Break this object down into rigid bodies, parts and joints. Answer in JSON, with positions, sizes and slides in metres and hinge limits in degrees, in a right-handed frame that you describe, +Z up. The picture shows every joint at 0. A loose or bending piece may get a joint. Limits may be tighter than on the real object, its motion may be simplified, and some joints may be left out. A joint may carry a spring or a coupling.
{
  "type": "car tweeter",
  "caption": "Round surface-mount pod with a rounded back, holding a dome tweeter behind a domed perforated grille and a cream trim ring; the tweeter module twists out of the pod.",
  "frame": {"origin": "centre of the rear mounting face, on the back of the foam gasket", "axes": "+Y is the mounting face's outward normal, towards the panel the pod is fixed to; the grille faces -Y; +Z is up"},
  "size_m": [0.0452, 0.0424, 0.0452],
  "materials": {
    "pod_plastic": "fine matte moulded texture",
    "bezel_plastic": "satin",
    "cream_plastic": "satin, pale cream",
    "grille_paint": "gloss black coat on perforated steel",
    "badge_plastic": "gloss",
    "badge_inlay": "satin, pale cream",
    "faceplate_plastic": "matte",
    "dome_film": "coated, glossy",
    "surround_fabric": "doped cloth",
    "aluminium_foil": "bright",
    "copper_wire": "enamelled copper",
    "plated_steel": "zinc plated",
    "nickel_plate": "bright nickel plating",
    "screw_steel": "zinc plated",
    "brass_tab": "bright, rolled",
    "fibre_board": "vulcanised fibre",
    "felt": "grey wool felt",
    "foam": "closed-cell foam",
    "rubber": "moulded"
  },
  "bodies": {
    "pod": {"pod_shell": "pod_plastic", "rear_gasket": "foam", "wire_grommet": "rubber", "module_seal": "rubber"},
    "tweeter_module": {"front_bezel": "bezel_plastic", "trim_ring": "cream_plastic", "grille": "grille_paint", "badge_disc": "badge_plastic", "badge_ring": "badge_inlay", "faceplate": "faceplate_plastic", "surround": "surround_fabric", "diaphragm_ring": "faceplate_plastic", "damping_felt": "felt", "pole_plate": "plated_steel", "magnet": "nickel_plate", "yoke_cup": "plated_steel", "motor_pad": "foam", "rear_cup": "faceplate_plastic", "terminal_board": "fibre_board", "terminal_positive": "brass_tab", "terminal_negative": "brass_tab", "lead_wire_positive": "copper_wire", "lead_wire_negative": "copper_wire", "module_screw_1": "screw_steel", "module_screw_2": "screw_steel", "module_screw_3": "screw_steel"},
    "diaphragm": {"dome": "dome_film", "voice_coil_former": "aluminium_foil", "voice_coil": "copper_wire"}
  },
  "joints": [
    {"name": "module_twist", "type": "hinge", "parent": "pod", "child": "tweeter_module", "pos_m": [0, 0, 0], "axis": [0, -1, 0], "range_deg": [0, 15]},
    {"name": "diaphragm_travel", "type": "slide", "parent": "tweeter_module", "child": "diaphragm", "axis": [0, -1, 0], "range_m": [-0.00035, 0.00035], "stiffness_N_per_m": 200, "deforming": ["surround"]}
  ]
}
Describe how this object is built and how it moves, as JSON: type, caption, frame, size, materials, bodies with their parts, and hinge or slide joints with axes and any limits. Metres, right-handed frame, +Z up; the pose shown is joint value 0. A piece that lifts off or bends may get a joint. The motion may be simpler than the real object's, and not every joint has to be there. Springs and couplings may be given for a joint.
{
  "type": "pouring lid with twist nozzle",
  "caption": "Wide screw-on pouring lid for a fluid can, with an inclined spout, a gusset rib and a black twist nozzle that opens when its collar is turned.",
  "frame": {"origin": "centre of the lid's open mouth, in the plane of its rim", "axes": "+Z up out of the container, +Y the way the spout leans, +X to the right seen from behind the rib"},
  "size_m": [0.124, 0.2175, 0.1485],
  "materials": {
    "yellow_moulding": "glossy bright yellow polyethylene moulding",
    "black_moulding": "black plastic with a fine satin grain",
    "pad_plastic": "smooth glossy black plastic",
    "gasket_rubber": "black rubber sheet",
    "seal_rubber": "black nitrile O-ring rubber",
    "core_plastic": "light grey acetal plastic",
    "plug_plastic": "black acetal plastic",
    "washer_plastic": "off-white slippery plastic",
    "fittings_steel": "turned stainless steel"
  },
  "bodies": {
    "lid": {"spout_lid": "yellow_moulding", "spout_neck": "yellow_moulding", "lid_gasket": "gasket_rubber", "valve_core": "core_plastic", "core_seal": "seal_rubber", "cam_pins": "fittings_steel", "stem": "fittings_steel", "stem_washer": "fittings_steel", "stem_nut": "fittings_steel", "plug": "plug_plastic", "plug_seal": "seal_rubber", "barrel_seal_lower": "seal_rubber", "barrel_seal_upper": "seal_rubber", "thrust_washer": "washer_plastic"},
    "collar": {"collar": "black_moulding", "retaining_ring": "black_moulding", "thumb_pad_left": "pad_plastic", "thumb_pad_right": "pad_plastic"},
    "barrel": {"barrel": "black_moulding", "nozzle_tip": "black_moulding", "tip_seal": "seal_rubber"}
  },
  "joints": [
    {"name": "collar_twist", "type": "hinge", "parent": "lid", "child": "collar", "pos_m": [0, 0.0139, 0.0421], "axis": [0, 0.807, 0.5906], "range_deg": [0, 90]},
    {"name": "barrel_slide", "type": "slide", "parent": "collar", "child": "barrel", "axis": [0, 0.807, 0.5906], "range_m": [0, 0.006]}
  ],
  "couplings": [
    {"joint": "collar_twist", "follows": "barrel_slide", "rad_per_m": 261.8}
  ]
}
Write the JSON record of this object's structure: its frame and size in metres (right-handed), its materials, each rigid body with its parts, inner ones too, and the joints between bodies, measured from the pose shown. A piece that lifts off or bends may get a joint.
________
Objective -
Copy every record above exactly as it appears.

Exercise output -
Break this object down into rigid bodies, parts and joints. Answer in JSON, with positions, sizes and slides in metres and hinge limits in degrees, in a right-handed frame that you describe, +Z up. The picture shows every joint at 0. A loose or bending piece may get a joint. Limits may be tighter than on the real object, its motion may be simplified, and some joints may be left out. A joint may carry a spring or a coupling.
{
  "type": "car tweeter",
  "caption": "Round surface-mount pod with a rounded back, holding a dome tweeter behind a domed perforated grille and a cream trim ring; the tweeter module twists out of the pod.",
  "frame": {"origin": "centre of the rear mounting face, on the back of the foam gasket", "axes": "+Y is the mounting face's outward normal, towards the panel the pod is fixed to; the grille faces -Y; +Z is up"},
  "size_m": [0.0452, 0.0424, 0.0452],
  "materials": {
    "pod_plastic": "fine matte moulded texture",
    "bezel_plastic": "satin",
    "cream_plastic": "satin, pale cream",
    "grille_paint": "gloss black coat on perforated steel",
    "badge_plastic": "gloss",
    "badge_inlay": "satin, pale cream",
    "faceplate_plastic": "matte",
    "dome_film": "coated, glossy",
    "surround_fabric": "doped cloth",
    "aluminium_foil": "bright",
    "copper_wire": "enamelled copper",
    "plated_steel": "zinc plated",
    "nickel_plate": "bright nickel plating",
    "screw_steel": "zinc plated",
    "brass_tab": "bright, rolled",
    "fibre_board": "vulcanised fibre",
    "felt": "grey wool felt",
    "foam": "closed-cell foam",
    "rubber": "moulded"
  },
  "bodies": {
    "pod": {"pod_shell": "pod_plastic", "rear_gasket": "foam", "wire_grommet": "rubber", "module_seal": "rubber"},
    "tweeter_module": {"front_bezel": "bezel_plastic", "trim_ring": "cream_plastic", "grille": "grille_paint", "badge_disc": "badge_plastic", "badge_ring": "badge_inlay", "faceplate": "faceplate_plastic", "surround": "surround_fabric", "diaphragm_ring": "faceplate_plastic", "damping_felt": "felt", "pole_plate": "plated_steel", "magnet": "nickel_plate", "yoke_cup": "plated_steel", "motor_pad": "foam", "rear_cup": "faceplate_plastic", "terminal_board": "fibre_board", "terminal_positive": "brass_tab", "terminal_negative": "brass_tab", "lead_wire_positive": "copper_wire", "lead_wire_negative": "copper_wire", "module_screw_1": "screw_steel", "module_screw_2": "screw_steel", "module_screw_3": "screw_steel"},
    "diaphragm": {"dome": "dome_film", "voice_coil_former": "aluminium_foil", "voice_coil": "copper_wire"}
  },
  "joints": [
    {"name": "module_twist", "type": "hinge", "parent": "pod", "child": "tweeter_module", "pos_m": [0, 0, 0], "axis": [0, -1, 0], "range_deg": [0, 15]},
    {"name": "diaphragm_travel", "type": "slide", "parent": "tweeter_module", "child": "diaphragm", "axis": [0, -1, 0], "range_m": [-0.00035, 0.00035], "stiffness_N_per_m": 200, "deforming": ["surround"]}
  ]
}
Describe how this object is built and how it moves, as JSON: type, caption, frame, size, materials, bodies with their parts, and hinge or slide joints with axes and any limits. Metres, right-handed frame, +Z up; the pose shown is joint value 0. A piece that lifts off or bends may get a joint. The motion may be simpler than the real object's, and not every joint has to be there. Springs and couplings may be given for a joint.
{
  "type": "pouring lid with twist nozzle",
  "caption": "Wide screw-on pouring lid for a fluid can, with an inclined spout, a gusset rib and a black twist nozzle that opens when its collar is turned.",
  "frame": {"origin": "centre of the lid's open mouth, in the plane of its rim", "axes": "+Z up out of the container, +Y the way the spout leans, +X to the right seen from behind the rib"},
  "size_m": [0.124, 0.2175, 0.1485],
  "materials": {
    "yellow_moulding": "glossy bright yellow polyethylene moulding",
    "black_moulding": "black plastic with a fine satin grain",
    "pad_plastic": "smooth glossy black plastic",
    "gasket_rubber": "black rubber sheet",
    "seal_rubber": "black nitrile O-ring rubber",
    "core_plastic": "light grey acetal plastic",
    "plug_plastic": "black acetal plastic",
    "washer_plastic": "off-white slippery plastic",
    "fittings_steel": "turned stainless steel"
  },
  "bodies": {
    "lid": {"spout_lid": "yellow_moulding", "spout_neck": "yellow_moulding", "lid_gasket": "gasket_rubber", "valve_core": "core_plastic", "core_seal": "seal_rubber", "cam_pins": "fittings_steel", "stem": "fittings_steel", "stem_washer": "fittings_steel", "stem_nut": "fittings_steel", "plug": "plug_plastic", "plug_seal": "seal_rubber", "barrel_seal_lower": "seal_rubber", "barrel_seal_upper": "seal_rubber", "thrust_washer": "washer_plastic"},
    "collar": {"collar": "black_moulding", "retaining_ring": "black_moulding", "thumb_pad_left": "pad_plastic", "thumb_pad_right": "pad_plastic"},
    "barrel": {"barrel": "black_moulding", "nozzle_tip": "black_moulding", "tip_seal": "seal_rubber"}
  },
  "joints": [
    {"name": "collar_twist", "type": "hinge", "parent": "lid", "child": "collar", "pos_m": [0, 0.0139, 0.0421], "axis": [0, 0.807, 0.5906], "range_deg": [0, 90]},
    {"name": "barrel_slide", "type": "slide", "parent": "collar", "child": "barrel", "axis": [0, 0.807, 0.5906], "range_m": [0, 0.006]}
  ],
  "couplings": [
    {"joint": "collar_twist", "follows": "barrel_slide", "rad_per_m": 261.8}
  ]
}
Write the JSON record of this object's structure: its frame and size in metres (right-handed), its materials, each rigid body with its parts, inner ones too, and the joints between bodies, measured from the pose shown. A piece that lifts off or bends may get a joint.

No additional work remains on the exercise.